Referring particuarly to FIG. 2, a preferred schematic circuit for the driving of the cathodic protection system is shown. The switch means 14 is illustrated as a conventional single pole double-throw switch having a common pole 18 connected to the current adjusting circuit 11 and having a test contact 19 connected in series with a protective resistor 20 to the light emitting diode 13, the opposite side of which is connected to ground and thus to the same potential as the pendant unit 1. An anode contact 21 is selectively engaged by the common pole 18 to provide power to the anode lead 16 and thus to anode 6.
The current adjusting circuit 11 includes a power transistor 22 which, in the illustrated embodiment of the invention, is shown as the well-known PNP type unit. The emitter is connected directly to the twelve volt supply point or terminal 23 of the controller. An input resistor branch 24 is also connected to the twelve volt terminal 23 and to ground in series with a control transistor 25 to common ground lead 26. The resistive input branch 24 has an intermediate tap point connected to the base 27 of the power transistor 22 such that the conductivity of the control transistor 25 controls the conductivity of the driver or power transistor 22.
In the illustrated embodiment of the invention, a protective capacitor 28 is connected between the base and the output collector of the driver transistor 22 and a series collector resistor 29 is connected to the common contact 18 of the switch means 14.
The control transistor 25 is an NPN transistor having its emitter connected to ground and its collector connected in series with the resistive branch to the twelve volt supply and to the base of the driver transistor 22. The base of transistor 25, in turn, is connected to the comparator 10, the output of which is directly controlled by the potential of the reference electrode 9 as follows.
The illustrated comparator 10 is a solid state unit including a preset transistor 30 and a reference electrode transistor 31 connected in parallel relationship to a six volt supply terminal 32 of the controller 7. The transistors 30 and 31 are similar PNP transistors having their emitters interconnected to each other and in series with a common emitter resistor 33 to 6 volt terminal 32. The collector of the preset transistor 30 is connected directly to the common ground lead 26 and its base is connected to the junction of a pair of series-connected reference resistors 34. The resistors 34 are connected between the six volt terminal 32 and ground lead 26 to maintain a predetermined turn-on bias on the transistor 30. The emitter is thereby positively held at a predetermined reference potential and simultaneously clamps the emitter of the reference electrode transistor 31 at a corresponding potential.

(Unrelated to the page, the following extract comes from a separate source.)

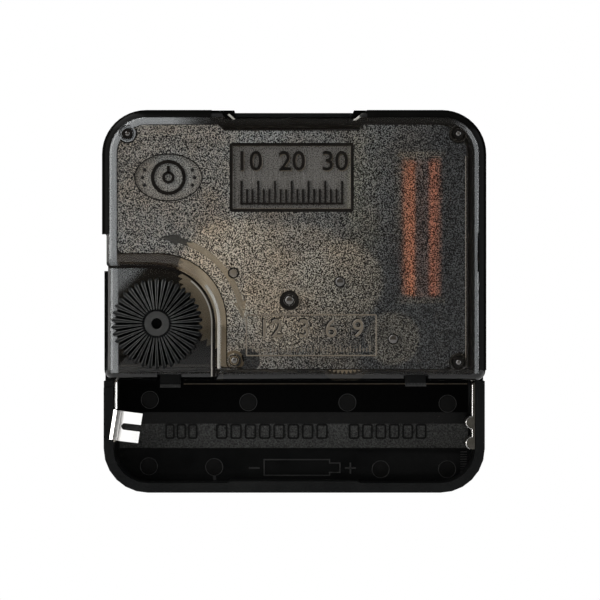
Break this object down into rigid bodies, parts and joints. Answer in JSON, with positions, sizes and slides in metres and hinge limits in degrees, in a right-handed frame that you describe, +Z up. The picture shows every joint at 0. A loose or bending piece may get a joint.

The reference electrode transistor 31 has its collector connected to ground lead 26 in series with a collector resistor 35 and to a control lead 36 connected to the base of the control transistor 25. The conductivity of the reference transistor 31 directly conrols the turn-on potential applied to the conrol transistor 25 which in turn controls the conductivity of the driver transistor 22.
The base of the reference electrode transistor 31 is connected directly to the reference electrode 9 and is also connected to the positive voltage supply terminal 32 in series with a relatively high value resistor 37, for example, a resistor of the order of 6.2 megohms. The base of transistor 31 is further connected directly to ground lead 26 by a transient by-pass capacitor 38.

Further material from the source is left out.